Fortwengler v. Fortwengler, 2011-CA-0018933-MR and 2011-CA-002077-MR
Ex-Husband appealed FC’s order terminating his garnishment of maintenance payments to Wife for satisfaction of debt to Ex-Husband’s father as well as FC’s order denying Ex-Husband’s parents’ motion to be joined as parties to the dissolution action in order to collect the debt.
When parties divorced, FC ordered that $20,000 owed to Husband’s father was a marital debt and that each party should be equally responsible. Ex-Wife appealed from this order. While the appeal was pending, Ex-Husband filed a non-wage garnishment against Ex-Wife to collect the debt, in the amount of $1,200, the monthly amount of maintenance he had been ordered to pay to her. Ex-Wife filed motion to quash the garnishment and an affidavit challenging the garnishment, contending that FC did not have jurisdiction of the issue as an appeal was pending, that no judgment had been issued to Ex-Husband’s parents because they were not parties to the case and did not have standing, and that Ex-Husband was attempting to evade his maintenance obligation. Ex-Husband responded that FC did have jurisdiction because Ex-Wife had not posted supersedeas bond and that FC should set a hearing on the challenge to the garnishment.

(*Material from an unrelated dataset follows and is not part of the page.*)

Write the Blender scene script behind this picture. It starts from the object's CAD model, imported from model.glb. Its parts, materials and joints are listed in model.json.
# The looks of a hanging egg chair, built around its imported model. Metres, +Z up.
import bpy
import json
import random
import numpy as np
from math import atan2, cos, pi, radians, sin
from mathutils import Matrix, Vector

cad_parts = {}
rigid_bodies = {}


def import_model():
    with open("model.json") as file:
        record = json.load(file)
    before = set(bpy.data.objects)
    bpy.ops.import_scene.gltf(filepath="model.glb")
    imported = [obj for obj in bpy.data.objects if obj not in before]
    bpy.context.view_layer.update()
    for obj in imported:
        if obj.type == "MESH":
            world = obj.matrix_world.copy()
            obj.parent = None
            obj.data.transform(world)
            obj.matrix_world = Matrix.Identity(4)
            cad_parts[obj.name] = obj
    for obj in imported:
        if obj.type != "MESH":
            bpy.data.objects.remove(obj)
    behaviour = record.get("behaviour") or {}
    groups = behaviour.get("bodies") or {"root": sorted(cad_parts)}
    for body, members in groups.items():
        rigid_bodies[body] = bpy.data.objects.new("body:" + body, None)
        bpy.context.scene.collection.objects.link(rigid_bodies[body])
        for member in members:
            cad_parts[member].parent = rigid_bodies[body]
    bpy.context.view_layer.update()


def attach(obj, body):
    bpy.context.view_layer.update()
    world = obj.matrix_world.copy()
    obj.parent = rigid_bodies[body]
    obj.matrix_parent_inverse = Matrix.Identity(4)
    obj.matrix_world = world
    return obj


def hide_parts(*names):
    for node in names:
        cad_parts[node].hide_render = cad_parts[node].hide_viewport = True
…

After hearing, FC granted Ex-Wife’s motion to terminate the garnishment, noting that no common law judgment has been entered nor had a separate lawsuit been entered by Ex-Husband’s parents; that they could not assign the debt to Ex-Husband to be collected in the dissolution as it appeared to be an attempt to circumvent his maintenance obligation. Ex-Husband filed a timely appeal of this order. Subsequently, Ex-Husband’s parents filed a motion to intervene in the divorce proceeding for the limited purpose of setting a payment schedule in order to effectuate Ex-Wife’s payment of her portion of the debt. FC denied the motion and Ex-Husband timely filed an appeal of that order.

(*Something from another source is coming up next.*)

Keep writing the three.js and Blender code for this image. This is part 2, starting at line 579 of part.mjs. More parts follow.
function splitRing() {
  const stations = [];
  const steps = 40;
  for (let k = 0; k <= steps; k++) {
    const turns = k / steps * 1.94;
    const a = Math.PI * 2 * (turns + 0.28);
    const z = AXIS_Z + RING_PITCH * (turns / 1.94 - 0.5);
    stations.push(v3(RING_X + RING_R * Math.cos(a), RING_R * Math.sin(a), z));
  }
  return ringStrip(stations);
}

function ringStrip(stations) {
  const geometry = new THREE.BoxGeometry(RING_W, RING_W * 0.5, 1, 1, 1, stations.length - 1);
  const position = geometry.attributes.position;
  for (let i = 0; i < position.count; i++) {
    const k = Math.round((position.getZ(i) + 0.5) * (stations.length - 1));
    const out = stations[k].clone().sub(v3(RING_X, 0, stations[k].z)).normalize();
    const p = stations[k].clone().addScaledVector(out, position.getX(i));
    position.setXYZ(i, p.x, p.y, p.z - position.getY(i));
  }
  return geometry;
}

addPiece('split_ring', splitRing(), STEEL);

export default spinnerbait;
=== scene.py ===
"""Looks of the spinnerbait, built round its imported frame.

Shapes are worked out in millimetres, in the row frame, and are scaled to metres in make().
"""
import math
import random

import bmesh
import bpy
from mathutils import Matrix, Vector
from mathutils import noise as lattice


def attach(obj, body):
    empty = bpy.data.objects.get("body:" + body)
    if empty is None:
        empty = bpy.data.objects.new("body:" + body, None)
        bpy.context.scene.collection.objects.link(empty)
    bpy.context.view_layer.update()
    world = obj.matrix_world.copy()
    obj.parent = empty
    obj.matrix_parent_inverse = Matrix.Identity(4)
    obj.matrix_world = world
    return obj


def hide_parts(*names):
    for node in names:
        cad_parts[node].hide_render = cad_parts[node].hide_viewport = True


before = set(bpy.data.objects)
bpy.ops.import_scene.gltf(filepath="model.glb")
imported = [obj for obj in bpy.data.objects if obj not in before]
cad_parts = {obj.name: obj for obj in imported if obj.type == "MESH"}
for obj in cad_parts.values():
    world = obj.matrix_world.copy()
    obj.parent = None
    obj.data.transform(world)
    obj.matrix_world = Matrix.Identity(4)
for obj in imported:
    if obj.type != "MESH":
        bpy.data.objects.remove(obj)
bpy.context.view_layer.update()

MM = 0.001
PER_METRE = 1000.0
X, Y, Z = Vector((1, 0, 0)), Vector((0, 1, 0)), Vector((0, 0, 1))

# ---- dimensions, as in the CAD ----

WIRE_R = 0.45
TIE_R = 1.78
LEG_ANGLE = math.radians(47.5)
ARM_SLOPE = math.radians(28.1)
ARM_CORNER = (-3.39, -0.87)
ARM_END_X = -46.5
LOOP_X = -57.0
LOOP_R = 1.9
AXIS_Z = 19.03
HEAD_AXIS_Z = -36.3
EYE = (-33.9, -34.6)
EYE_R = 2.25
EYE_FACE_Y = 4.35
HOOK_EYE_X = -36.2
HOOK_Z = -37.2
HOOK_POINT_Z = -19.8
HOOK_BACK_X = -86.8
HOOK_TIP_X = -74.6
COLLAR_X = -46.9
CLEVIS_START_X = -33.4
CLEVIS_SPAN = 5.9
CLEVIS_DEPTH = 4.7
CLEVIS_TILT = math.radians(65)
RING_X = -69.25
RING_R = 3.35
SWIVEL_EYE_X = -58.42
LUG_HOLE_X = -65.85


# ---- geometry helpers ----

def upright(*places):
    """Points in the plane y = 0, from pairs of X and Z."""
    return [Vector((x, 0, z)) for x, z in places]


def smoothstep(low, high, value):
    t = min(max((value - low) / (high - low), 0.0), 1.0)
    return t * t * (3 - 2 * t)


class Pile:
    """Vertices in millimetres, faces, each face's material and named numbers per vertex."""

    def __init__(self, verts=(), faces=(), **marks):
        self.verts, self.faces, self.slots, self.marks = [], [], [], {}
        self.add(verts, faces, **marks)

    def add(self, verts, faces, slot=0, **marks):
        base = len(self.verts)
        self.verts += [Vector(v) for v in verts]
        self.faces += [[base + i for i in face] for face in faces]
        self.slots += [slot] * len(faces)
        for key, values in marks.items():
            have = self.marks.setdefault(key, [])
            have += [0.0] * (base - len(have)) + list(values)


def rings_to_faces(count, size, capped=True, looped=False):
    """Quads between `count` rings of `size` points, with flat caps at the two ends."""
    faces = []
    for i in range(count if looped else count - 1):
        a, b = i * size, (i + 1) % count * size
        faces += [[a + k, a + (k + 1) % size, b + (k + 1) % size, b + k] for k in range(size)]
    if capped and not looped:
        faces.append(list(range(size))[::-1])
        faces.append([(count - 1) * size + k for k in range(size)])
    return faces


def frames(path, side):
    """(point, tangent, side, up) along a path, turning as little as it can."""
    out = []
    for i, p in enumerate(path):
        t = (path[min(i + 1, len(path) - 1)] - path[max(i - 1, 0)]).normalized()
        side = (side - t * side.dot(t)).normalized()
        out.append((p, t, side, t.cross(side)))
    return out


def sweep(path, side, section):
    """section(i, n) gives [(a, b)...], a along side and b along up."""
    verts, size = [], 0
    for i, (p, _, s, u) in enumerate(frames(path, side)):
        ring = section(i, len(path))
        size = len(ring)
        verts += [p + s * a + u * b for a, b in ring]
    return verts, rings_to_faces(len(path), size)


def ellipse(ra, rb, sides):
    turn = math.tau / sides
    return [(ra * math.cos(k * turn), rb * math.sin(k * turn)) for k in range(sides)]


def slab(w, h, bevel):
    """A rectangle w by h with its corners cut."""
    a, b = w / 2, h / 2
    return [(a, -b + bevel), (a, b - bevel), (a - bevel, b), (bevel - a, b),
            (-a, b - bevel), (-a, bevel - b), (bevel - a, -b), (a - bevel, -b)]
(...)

CA noted that Ex-Husband’s frequent iteration of the phrase “this assignment of error was preserved for appellate review” is insufficient to identify preservation of issues in the record as required by CR 76.12(4)(c)(v), but nonetheless proceeded with review on the merits.

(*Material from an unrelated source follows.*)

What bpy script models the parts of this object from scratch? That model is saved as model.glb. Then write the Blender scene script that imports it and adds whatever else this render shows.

CA disagreed with Ex-Husband’s contention that because the creditor, his father, testified regarding the debt and the debtor, Ex-Wife, had an opportunity to cross-examine the creditor and raise any defenses she may have, his father should not have to obtain a judgment in separate proceeding, and that FC could have joined his father as a party to the case for this purpose under KRS 403.150(6). CA found the additional parties to be jointed referenced in that statute would not be third-party creditors, but rather parties who may have custody rights to children of the parties. The proper method for Ex-Husband’s father to collect on the debt is through a common law judgment or through a separate lawsuit. Regarding his father’s motion to intervene, CA held that denial of the motion was proper as no attempt had been made by Ex-Husband’s father to collect the debt via common law judgment or separate lawsuit.